Listen, self: If God is for you, who can be against you? He who did not spare his own Son but gave him up for you, how will he not also with him graciously give you all things? Who shall bring any charge against you as God’s elect? It is God who justifies. Who is to condemn? Christ Jesus is the one who died—more than that, who was raised—who is at the right hand of God, who indeed is interceding for you. Who shall separate you from the love of Christ?[2]
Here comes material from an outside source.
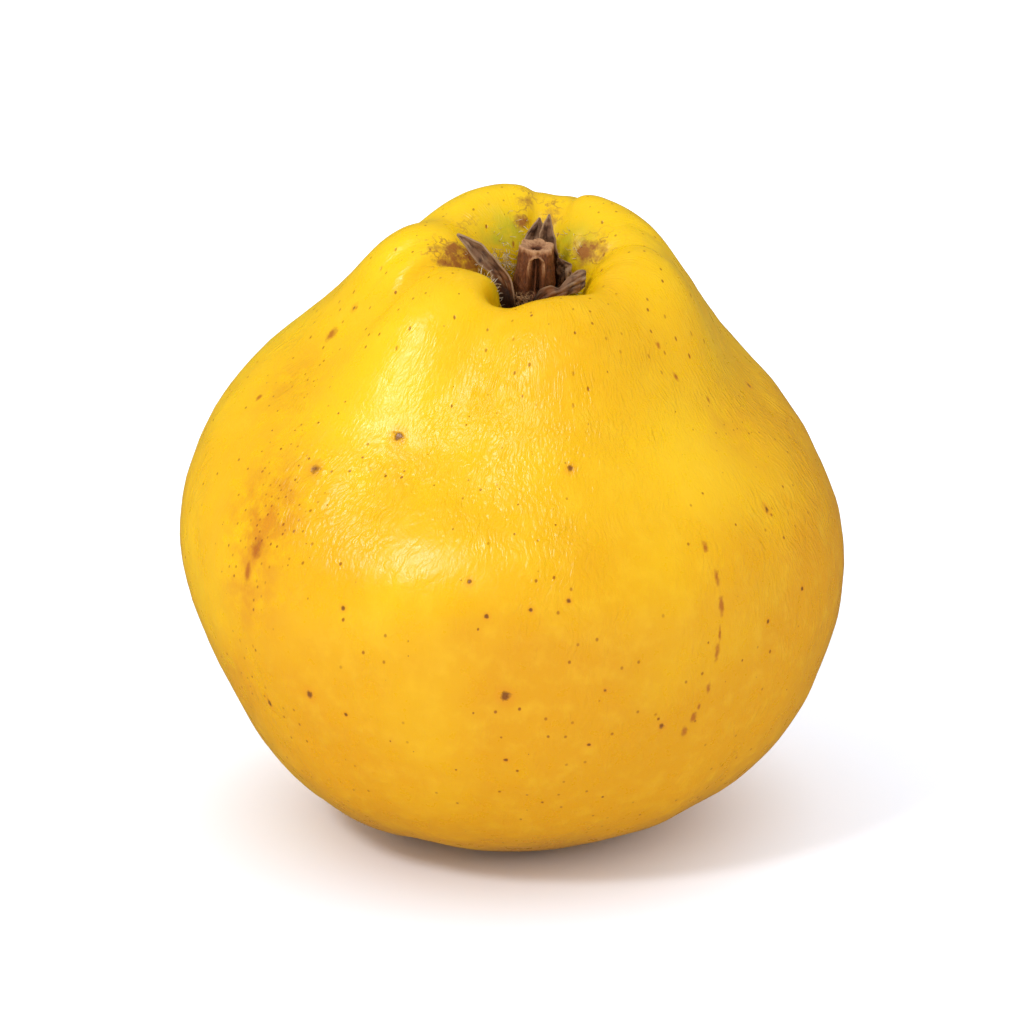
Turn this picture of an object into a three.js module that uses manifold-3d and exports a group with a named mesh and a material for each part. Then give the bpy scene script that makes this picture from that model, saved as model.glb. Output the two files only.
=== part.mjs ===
// A quince standing on its stalk end: one ribbed, lop-sided fruit with a deep basin in its crown.
// In the basin stand a short woody stub, five dried sepals and what is left of the stamens.
// A stump of stalk sits in the dimple underneath. Millimetres, +Z up, and the front faces -Y.
// The origin is on the surface that the fruit rests on, at the middle of its outline.

import * as THREE from "three";
import { mergeVertices } from "three/addons/utils/BufferGeometryUtils.js";
import Module from "manifold-3d";

const wasm = await Module();
wasm.setup();

// Driving dimensions.
const EQUATOR_RADIUS = 45; // half of the fruit's width
const CROWN_HEIGHT = 82; // height of the basin's rim before the ribs raise it
const BASIN_DEPTH = 9.5; // from that rim to the basin's floor
const LEAN = 11; // degrees that the crown leans forward, towards -Y
const RIM_SLOPE = 0.22; // the rim rises this much for each millimetre towards the back
const DRIFT = 3; // and how far the basin is off to the right
const GAP = 0.3; // clearance between pieces that touch

const FRUIT_SEGMENTS = 72; // round the axis
const FRUIT_RINGS = 46; // from the underside's dimple to the basin's floor

const degrees = THREE.MathUtils.degToRad;
const smoothstep = THREE.MathUtils.smoothstep;

// ---------------------------------------------------------------- fruit

// Half of the fruit's section as [share of the equator's radius, share of the crown's height],
// from the dimple underneath, round the belly, over the rim and down to the basin's floor.
const BASIN_FLOOR = 1 - BASIN_DEPTH / CROWN_HEIGHT;
const section = new THREE.SplineCurve(
  [
    [0.0, 0.06],
    [0.07, 0.052],
    [0.155, 0.018],
    [0.28, -0.004],
    [0.41, 0.01],
    [0.6, 0.054],
    [0.8, 0.143],
    [0.94, 0.28],
    [1.0, 0.446],
    [0.96, 0.595],
    [0.84, 0.72],
    [0.673, 0.815],
    [0.53, 0.9],
    [0.42, 0.963],
    [0.315, 0.996],
    [0.24, 0.988],
    [0.18, 0.952],
    [0.142, 0.912],
    [0.11, BASIN_FLOOR + 0.01],
    [0.06, BASIN_FLOOR],
    [0.0, BASIN_FLOOR],
  ].map(([r, z]) => new THREE.Vector2(r * EQUATOR_RADIUS, z * CROWN_HEIGHT)),
);

// Swellings and hollows on that section. turn is the azimuth in degrees from +X (the right),
// with the front at 270; at is a place on the section; out is in millimetres, along the skin's normal.
const swellings = [
  // ribs round the crown
  { turn: 112, at: 0.68, out: 1.4, wide: 26, long: 0.09 },
  { turn: 50, at: 0.7, out: 0.8, wide: 22, long: 0.08 },
  { turn: 172, at: 0.66, out: 2.6, wide: 20, long: 0.08 },
  { turn: 216, at: 0.63, out: 2.3, wide: 20, long: 0.12 },
  { turn: 285, at: 0.62, out: 1.8, wide: 28, long: 0.13 },
  { turn: 350, at: 0.69, out: 1.2, wide: 22, long: 0.07 },
  // furrows between them
  { turn: 247, at: 0.66, out: -1.6, wide: 14, long: 0.12 },
  { turn: 196, at: 0.64, out: -1.0, wide: 9, long: 0.08 },
  { turn: 146, at: 0.7, out: -0.7, wide: 9, long: 0.08 },
  { turn: 80, at: 0.7, out: -0.8, wide: 10, long: 0.08 },
  { turn: 14, at: 0.66, out: -0.9, wide: 12, long: 0.08 },
  { turn: 322, at: 0.64, out: -0.8, wide: 16, long: 0.1 },
  // the ribs bulge into the basin too, and part in creases
  { turn: 112, at: 0.81, out: 1.5, wide: 22, long: 0.05 },
  { turn: 45, at: 0.81, out: 1.7, wide: 22, long: 0.05 },
  { turn: 172, at: 0.81, out: 1.2, wide: 18, long: 0.05 },
  { turn: 216, at: 0.8, out: 2.2, wide: 17, long: 0.05 },
  { turn: 285, at: 0.8, out: 1.0, wide: 20, long: 0.05 },
  { turn: 350, at: 0.8, out: 1.2, wide: 18, long: 0.05 },
  // the neck is hollow on the right, and the left shoulder is full
  { turn: 0, at: 0.54, out: -3.4, wide: 36, long: 0.07 },
  { turn: 180, at: 0.5, out: 2.4, wide: 36, long: 0.08 },
  // the belly is flat low on the left, and full on the right
  { turn: 186, at: 0.335, out: -2.4, wide: 36, long: 0.05 },
  { turn: 352, at: 0.4, out: 0.6, wide: 36, long: 0.07 },
  // furrows underneath, which part the flats that it rests on
  { turn: 20, at: 0.17, out: -1.2, wide: 10, long: 0.06 },
  { turn: 95, at: 0.17, out: -1.0, wide: 10, long: 0.06 },
  { turn: 165, at: 0.17, out: -1.1, wide: 12, long: 0.06 },
  { turn: 241, at: 0.19, out: -1.3, wide: 9, long: 0.06 },
  { turn: 302, at: 0.19, out: -1.2, wide: 9, long: 0.06 },
];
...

Finally, when you’re going through a spiritual drought, this psalm teaches us that you need to not go through it alone. You need church; you need worship; you need to be with your brothers and sisters in Christ. That’s what the psalmist means in verse 4 when he talks about leading a procession to the house of God. He’s talking about worshiping with others at the Temple in Jerusalem.

Unlike most of us highly individualistic Americans, he doesn’t imagine for a moment that he’s going to find God by himself—alone. He knows he needs the love and support of others.

[Summarize…]

The psalmist says, “My soul is cast down.” In the Garden of Gethsemane, Jesus said, “My soul is very sorrowful, even to death.” The psalmist says, “My soul thirsts for God.” On the cross, Jesus said, “I thirst.” The psalmist says that his enemies taunt him, saying, “Where is your God?” On the cross, Jesus’ enemies taunted him, wondering where God was and why he didn’t rescue him: “He saved others. Why doesn’t he save himself?” The psalmist says, “O God, why have you forgotten me?” On the cross, Jesus said, “My God, my God, why have you forgotten—or forsakenme?”

The good news is this: On the cross, Christ experienced the absence of his heavenly Father so that we wouldn’t have to. On the cross, Christ experienced abandonment by God so that we wouldn’t have to. On the cross, Christ experienced punishment by God for the world’s sins so that we wouldn’t have to. We gave him our unrighteousness on the cross—and he paid the penalty for it. He gave us his righteousness…

[1] Donald Miller, Blue like Jazz (Nashville: Thomas Nelson, 2003), 229-231.

[2] From John Piper’s sermon, “Spiritual Depression in the Psalms.” Desiring God. Accessed 12 September 2015.